Chelpark Company Private Ltd.
- Type: Subsidiary (1943–69) Private limited
- Industry: Stationery
- Founded: 1943; 83 years ago
- Founder: Chellaram family in association with Parker Pen
- Headquarters: Bangalore, India
- Products: Fountain pens, inks

= Chelpark =

Indian stationery company

Chelpark Company Private Limited is an Indian stationery manufacturing company based in Bangalore. Chelpark is one of the oldest manufacturers of fountain pen ink in the country.

Originally a subsidiary of the Parker Pen Company in India, the company was renamed 'Chelpark', after the Bangalore-based Chellaram family took over operations. The Moti and Sona were Chelpark's most notable fountain pens.

== History ==
Chelpark started as the Indian subsidiary of Parker Pen Company. Parker in partnership with TTK Group, sold fountain pen ink in India. After the Parker Pen Company discontinued its partnership with the TTK in 1943, they needed someone to handle its Indian subsidiary. The Chellaram family, who already traded in Parker products in west Africa, were asked to take over operations in India. The Chellaram family agreed on condition that they would take no part in the company's operational management.

After Parker agreed to the terms, both companies started gaving a local identity to the Quink Parker ink by renaming it. An advertising campaign was launched that showed the Parker label being replaced by Chelpark label. Chelpark promoted its brand primarily through on-ground advertising, including school essay contests, teacher demonstrations and campus activities.

In 1969, due to changes in policies by the Indian Ministry of Finance, the partnership came to an end. Parker sold its entire share in the operation as it was deemed unprofitable. Chelpark also started expanding to other office stationery products. After the Chellaram family acquired the majority shares, the business was rebranded as "Chelpark Company Limited". In 1985, it became "Chelpark Company Private Limited" and the head office shifted from Madras to Bengaluru.

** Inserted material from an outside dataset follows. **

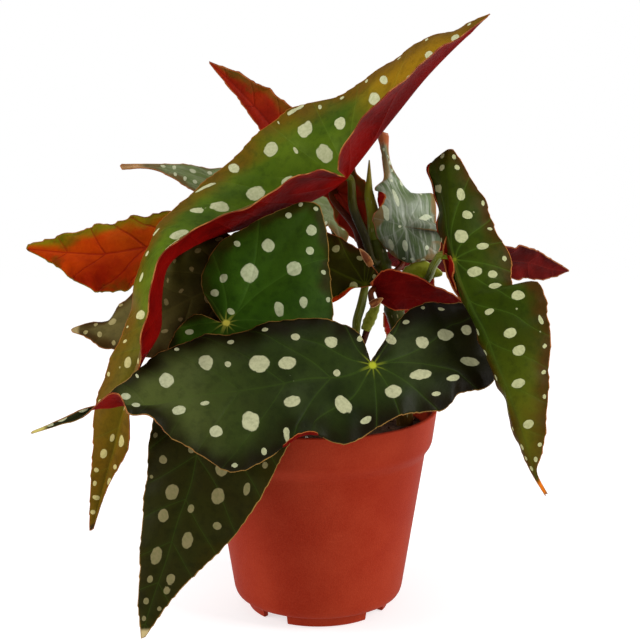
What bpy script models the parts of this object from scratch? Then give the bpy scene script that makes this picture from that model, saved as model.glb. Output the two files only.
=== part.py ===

In 2010s, Chelpark stopped manufacturing pens and inks. It was due to low demand for fountain pens and inks. There is no clear date regarding when Chelpark products stopped selling fountain pens.

== Reception ==
According to Harish Bijoor, a brand expert, Chelpark's success is often attributed to the quality of its ink and pen nibs. Their ink was known for being anti-clogging and non-corrosive, appealing to a wide range of users, from professionals to students.